Давид призван был заселить города Франции «лучезарными исполинами». Теофиль Готье и Сент-Бёв вторили Гюго.
Но как ваятель Давид (Анжерский) был лишен той творческой силы, которая дала бы ему возможность воплотить эту чудную мечту и осуществить эти великие надежды. В его скульптурных портретах гораздо больше сентиментального идеализма, нежели самой жизни. «Ваятель должен искать душу, — говорил он, — он должен передать сияния, которые ее озаряют, те подвиги, которые она совершила и которые стяжали человеку, послужившему моделью для статуи, удивление веков». И в этом стремлении выразить на языке пластики душу и гений человека художник слишком часто довольствовался систематическим уширением лба и условным направлением взгляда. В этих статуях-иконах он словно колебался между наиболее узкими традициями классической школы и внушениями нового реализма. С одной стороны, он изобразил генерала Друо в ботфортах, одел Армана Кар-реля в сюртук, застегнутый на все пуговицы; с другой — изобразил Расина и генерала Фуа в том состоянии «героической» или мифологической наготы или полунаготы, которой, как мы видели, требовали для статуи Наполеона I Виван-Денон и Канова. Задумав составить кодекс или теорию нового искусства, Давид (Анжерский) дошел до таких советов молодым ваятелям: придерживаться «наготы и драпировок для ученых, поэтов и художников», современного костюма и мундира — «для военных». Разве не странное разграничение?

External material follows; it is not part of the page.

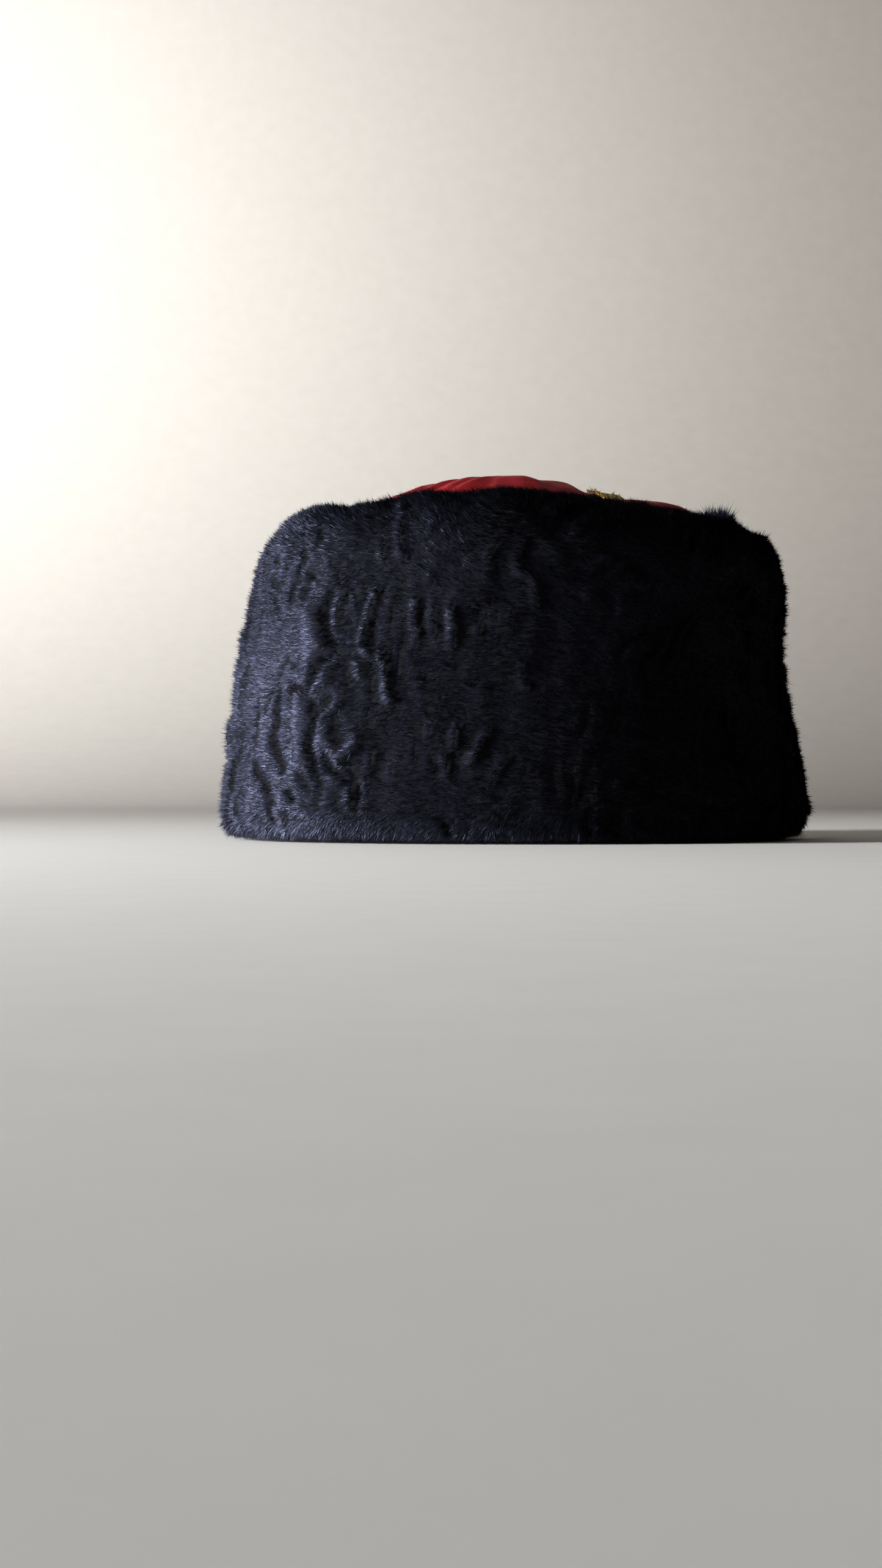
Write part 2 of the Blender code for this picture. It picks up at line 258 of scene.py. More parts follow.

В своих скульптурах, украшающих фронтон парижского Пантеона, которые явились как бы провозглашением нового свободного монументального ваяния, он не постеснялся изобразить в группе, находящейся вокруг символической фигуры Франции, награждающей венками великих людей, которыми она гордится, судейские мантии и шапочки, французские костюмы, непомерно длинные султаны и эпические кивера.